The issue is particularly polarizing in the border region of San Diego, which struggles to balance its business and cultural ties with neighboring Mexico with immigration policies that shift from one administration to the next.

During Wednesday’s session, Trump thanked the officials, saying they had “bravely resisted California’s deadly and unconstitutional sanctuary state laws.” He claimed those laws are forcing “the release of illegal immigrant criminals, drug dealers, gang members and violent predators into your communities” and providing “safe harbor to some of the most vicious and violent offenders on earth.”

“We have people coming into the country — or trying to come in, we’re stopping a lot of them — but we’re taking people out of the country, you wouldn’t believe how bad these people are,” Trump said. “These aren’t people. These are animals.”

Gaspar, a candidate for the 49th Congressional District, spoke to those security concerns by relating the story of a man who had been shot dead by an undocumented immigrant who had been previously deported. She said the killer is now living openly in a motel in Tijuana.

“We’ve created a situation where Gov. (Jerry) Brown has made San Diego a great place to commit a crime because you have options,” Gaspar said. “You can either be across the border in a matter of minutes and shielded by Mexico, or you have the option of simply staying put, shielded by Gov. Moonbeam,” she said, referring to Brown.

Ellen Montanari, a Democratic activist and one of the leaders of the group that spent more than a year protesting in front of Congressman Issa’s Vista office once a week, said she was appalled by the president’s comments about immigrants.

“I heard his comment about how these people are animals,” Montanari said. “He’s talking about women and children. I am literally speechless and I cannot believe Kristin Gaspar was sitting in the room with him and didn’t say, ‘excuse me, sir, you are speaking about human beings.'”

Brown responded on Twitter, writing that Trump “is lying on immigration, lying about crime and lying about the laws of CA.”

The Democratic governor added: “Flying in a dozen Republican politicians to flatter him and praise his reckless policies changes nothing. We, the citizens of the fifth largest economy in the world, are not impressed.”

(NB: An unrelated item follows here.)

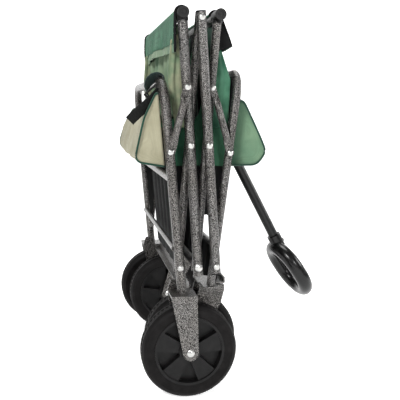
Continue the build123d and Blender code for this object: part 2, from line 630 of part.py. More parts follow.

The event came a day after top House Republicans paid a visit to the White House to discuss immigration with Trump. They are trying to head off an attempt by party moderates to force House roll calls on four immigration bills. Republican leaders privately warned GOP lawmakers Wednesday that such a drive could damage the party’s prospects in the fall’s congressional elections by dispiriting conservative voters, according to people at the closed-door meeting.

The House leaders fear the winning legislation would be a compromise bill backed solidly by Democrats but opposed by most Republicans, an outcome that could anger conservatives, according to Rep. Jeff Denham, R-Calif., a leader of the effort to force the immigration votes.

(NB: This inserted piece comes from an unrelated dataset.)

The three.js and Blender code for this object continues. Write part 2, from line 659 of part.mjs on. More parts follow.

Many of the legislators demanding action face potentially competitive re-election races in congressional districts with large numbers of Hispanic, suburban or agriculture-industry voters with pro-immigration views.

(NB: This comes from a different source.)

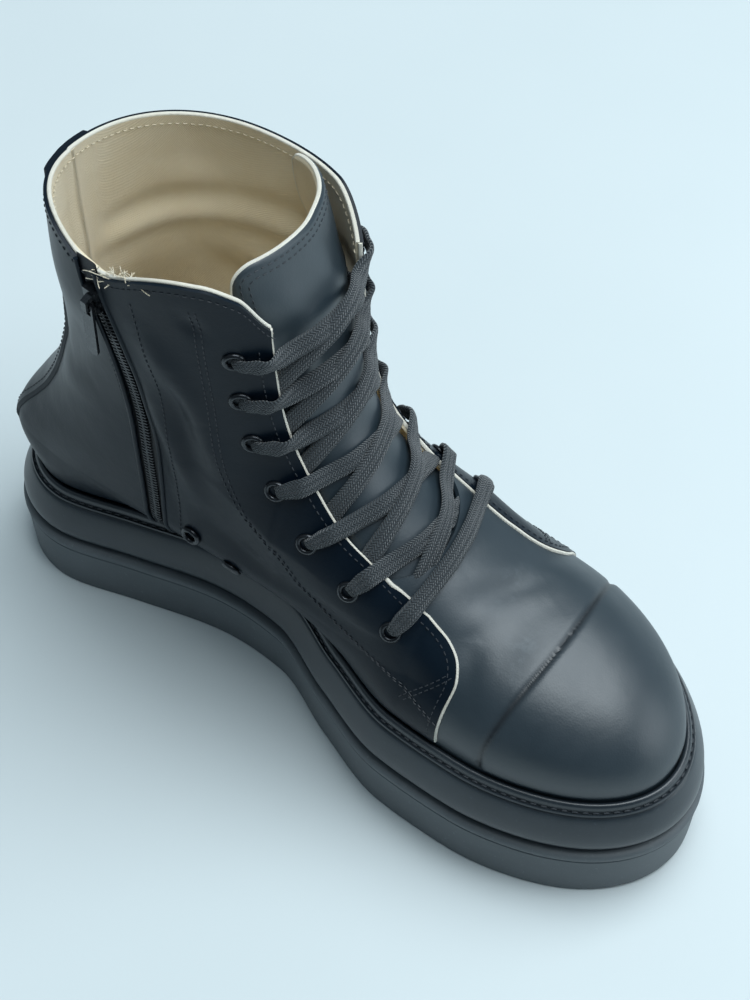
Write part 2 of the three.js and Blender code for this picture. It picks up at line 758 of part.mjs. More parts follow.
// Upper: hollow leather wall with the quarters and the toe cap as steps in its thickness
function upper() {
  const quarters = upperForm(QUARTER_STEP).intersect(quarterZone());
  const capZone = box([-BALL_WIDTH, stationY(1.1), FEATHER / 2], [BALL_WIDTH, stationY(TOE_CAP_STATION), COLLAR_HEIGHT]);
  const toeCap = upperForm(TOE_CAP_STEP).intersect(capZone);
  let body = upperForm(0).add(quarters).add(toeCap);
  body = body.subtract(upperForm(-WALL, { reach: OPEN_REACH }));
  body = body.subtract(throatZone(THROAT_HALF, VAMP_EDGE));
  body = body.subtract(zipStrip(ZIP_SLOT, 0));
  holes().forEach((hole) => {
    body = body.subtract(hole);
  });
  return geometryFrom(body);
}

// A cylinder across the upper's wall at a place, between two lifts from the quarter's face.
function drill({ point, normal }, radius, from, to) {
  const geometry = new THREE.CylinderGeometry(radius, radius, to - from, EYELET_SIDES);
  geometry.translate(0, (from + to) / 2, 0);
  geometry.applyQuaternion(new THREE.Quaternion().setFromUnitVectors(new THREE.Vector3(0, 1, 0), normal));
  geometry.translate(point.x, point.y, point.z);
  return solid(geometry);
}

function eyeletPlaces() {
  const places = [];
  for (let i = 0; i < EYELET_PAIRS; i += 1) {
    places.push({ name: `eyelet_inner_${i + 1}`, ...eyeletPlace(INNER_SIDE, i) });
    places.push({ name: `eyelet_outer_${i + 1}`, ...eyeletPlace(OUTER_SIDE, i) });
  }
  VENTS.forEach(({ station, height }, i) => {
    places.push({
      name: `vent_eyelet_${i + 1}`,
      ...onUpper(INNER_SIDE, station * SOLE_LENGTH, height, QUARTER_STEP),
    });
  });
  return places;
}

const EYELETS = eyeletPlaces();
const BARREL = EYELET_BORE + 0.6;
const holes = () => EYELETS.map((eyelet) => drill(eyelet, BARREL + GAP, -6, 6).add(
  drill(eyelet, EYELET_RADIUS + GAP, 0, 6),
));

// Eyelet: a rolled flange on the quarter with a short barrel into its hole
function eyeletGeometry() {
  const tail = 2 * GAP - WALL - QUARTER_STEP;
  const outline = [
    [EYELET_BORE, tail],
    [BARREL, tail],
    [BARREL, GAP],
    [EYELET_RADIUS, GAP],
    [EYELET_RADIUS - 0.5, GAP + 0.9],
    [EYELET_BORE, GAP + 0.7],
    [EYELET_BORE, tail],
  ];
  return new THREE.LatheGeometry(outline.map(([x, y]) => new THREE.Vector2(x, y)), EYELET_SIDES);
}

// Backstay: a strip up the heel between two larger forms, wider towards the sole
const BACKSTAY_EDGE = [
  { rise: 0.045, half: 0.9 },
  { rise: 0.25, half: 0.84 },
  { rise: 0.5, half: 0.76 },
  { rise: 0.7, half: 0.64 },
  { rise: 1.1, half: 0.5 },
];

function backstay() {
  const low = QUARTER_STEP + GAP;
  const shell = upperForm(low + BACKSTAY_THICKNESS).subtract(upperForm(low, { reach: OPEN_REACH }));
  const edge = (side) => BACKSTAY_EDGE.map(({ rise, half }) => [-side * half * BACKSTAY_WIDTH, levelAt(rise)]);
  const outline = [...edge(INNER_SIDE), ...edge(OUTER_SIDE).reverse()];
  return geometryFrom(shell.intersect(prism(outline, 'y', stationY(0.14), stationY(-0.1))));
}

// Tongue: a sheet just inside the upper, from under the vamp's edge to above the collar
const TONGUE_EDGE = [
  { height: 0.24, inner: 0.22, outer: 0.22 },
  { height: 0.45, inner: 0.27, outer: 0.3 },
  { height: 0.75, inner: 0.26, outer: 0.42 },
  { height: 0.93, inner: 0.21, outer: 0.45 },
  { height: 0.99, inner: 0.19, outer: 0.445 },
];

// The tongue's upper part leans back from the laces into the shaft, less at its outer edge.
function leanedBack(geometry) {
  const places = geometry.getAttribute('position');
  for (let i = 0; i < places.count; i += 1) {
    const share = clamp((places.getZ(i) - TONGUE_BEND) / (TONGUE_TOP - TONGUE_BEND), 0, 1);
    const back = mix(TONGUE_LEAN, TONGUE_OUTER_LEAN, ease((places.getX(i) - 20) / 22));
    places.setY(i, places.getY(i) + back * share ** 1.25);
  }
  return geometry;
}

function tongue() {
  const near = -(WALL + GAP + 0.2);
  const flat = (x) => TONGUE_TOP - 4 * ease((x + 10) / 50);
  const shell = upperForm(near, { top: flat }).subtract(upperForm(near - TONGUE_THICKNESS, { reach: OPEN_REACH, top: flat }));
  const side = (name, sign) => TONGUE_EDGE.map((row) => [-sign * row[name] * BALL_WIDTH, levelAt(row.height)]);
  const rounded = (name, sign) => [-sign * (TONGUE_EDGE[4][name] * BALL_WIDTH - 6), TONGUE_TOP + 6];
  const outline = [
    ...side('inner', INNER_SIDE), rounded('inner', INNER_SIDE),
    rounded('outer', OUTER_SIDE), ...side('outer', OUTER_SIDE).reverse(),
  ];
  const face = prism(outline, 'y', stationY(0.66), stationY(0.335));
  const inside = upperForm(-(WALL + GAP), { reach: 2 * OPEN_REACH });
  return leanedBack(geometryFrom(shell.intersect(face).intersect(inside)));
}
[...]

The discussion also comes as the Trump administration is under fire for a new policy that is expected to increase the number of children separated from their parents when families cross the border illegally.

Trump, in his remarks, wrongly blamed Democrats for forcing his administration’s hand.

“I know what you’re going through right now with families is very tough,” he told Homeland Security Secretary Kirstjen Nielsen, “but those are the bad laws that the Democrats gave us. We have to break up families because of the Democrats. It’s terrible.”

But no law “the Democrats gave us” mandates the separation of children from their parents at the border. The administration is using protocols described in a 2008 law designed to combat child trafficking that gave special protections to Central American children at the border. While the bill was authored by Democratic Sen. Dianne Feinstein, it unanimously passed both houses of Congress and was signed by Republican President George W. Bush as one of his last acts in office.

Trump asked Gaspar how construction of the border wall was going.

“It’s going, it’s going,” Gaspar said.

“It’s getting built, right?” Trump said. “They wanted it so badly in San Diego. I said if we build it we’ll lose a big constituency because there won’t be anybody saying we want the wall. But we had to build it and I know they are very happy about it.”

Abed told the president he is a proud immigrant from Lebanon.

“Thirty years ago, I came here to live the American Dream,” he said. “And we did well. Jerry Brown wants to take this American Dream away from us.”

He said Escondido is a “compelling model for the nation to follow.”

Abed said when he was elected mayor in 2010 he made an agreement with federal immigration officials. “We brought eight ICE agents to Escondido to our police station. Since then, we’ve deported more than 2,700 illegal criminals from our city and made Escondido as safe as it was in 1980.”

Escondido Councilwoman Olga Diaz, the only member of the City Council who voted against joining the federal lawsuit, said Wednesday she didn’t listen to the roundtable.

“Sam Abed has been the Donald Trump of Escondido for 10 years,” Diaz said. “To me the stuff that happens in the White House is not that different from stuff that happens at Escondido City Hall. So I don’t get upset about Donald Trump. I don’t get upset about the fact that he doesn’t tell the truth.”